General guideline(s):

Should be appropriate to activity; specific examples used comprise that of a harvester building a cabin on their line or a craftsperson tanning their own moosehide – the materials to build/make it would require contribution dollars while the effort to build/make it would require ‘sweat’.

For arts and craft producers, cash equity should be requested (as with other applications); where cash equity is not available sweat equity may be considered.  Sweat equity in this case could be based on the applicant’s past production to the extent that, in the opinion of the Regional Superintendent, the applicant has the skills, ability and past record to make use of raw materials to produce finished products for sale.

 Business Intelligence and Networking

The Business Intelligence and Networking program (see Section 8, Page 13) is the only program under the SEED Policy that the Equity requirement written directly into it:

(i) Amount:

a. Assistance may be provided to a maximum of $4,000 per Resident per trip. A NWT Business may submit an application for as many as two Residents.

b. The maximum funding available to any Resident or NWT Business in the Business Intelligence and Networking category is $8,000 per year.

c. For travel within the NWT trip costs must exceed $1,500 per individual.  Applicants must contribute $500 of equity per individual for eligible costs of travel within the NWT.

d. For travel outside the NWT trip costs must exceed $1,500 per individual. Applicants must contribute $1,000 of equity per individual for eligible costs of travel outside the NWT.

4.  Projects, Budgets, and Evaluations


Contributed Equity is often tied to the size of project – large projects often have more Equity than the 20-30% required in policy.
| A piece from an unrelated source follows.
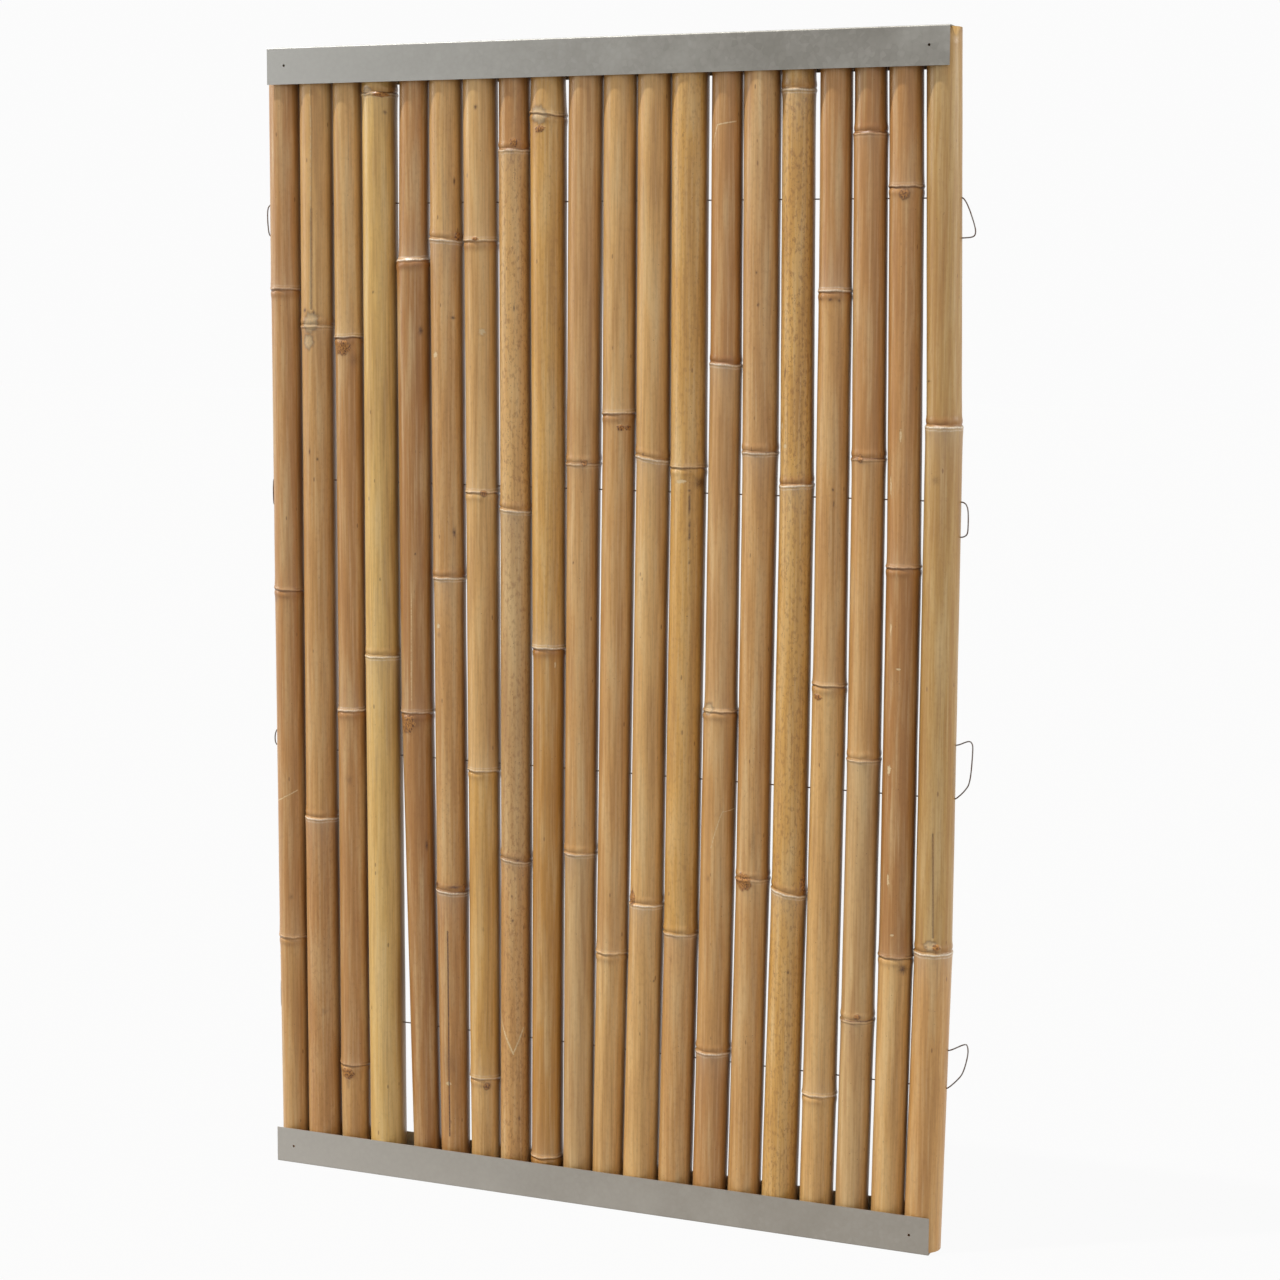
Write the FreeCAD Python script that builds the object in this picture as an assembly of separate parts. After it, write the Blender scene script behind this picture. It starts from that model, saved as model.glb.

As well, Regional Superintendents are responsible for the operation of the SEED Policy in their regions, a core part of that is managing their budgets. In the course of managing their budgets, a Regional Superintendent has to make hard decisions regarding what projects they will fund and to what extent they will fund a project. It is not uncommon for a Regional Superintendent to approve funding less than the ask of a project proposal.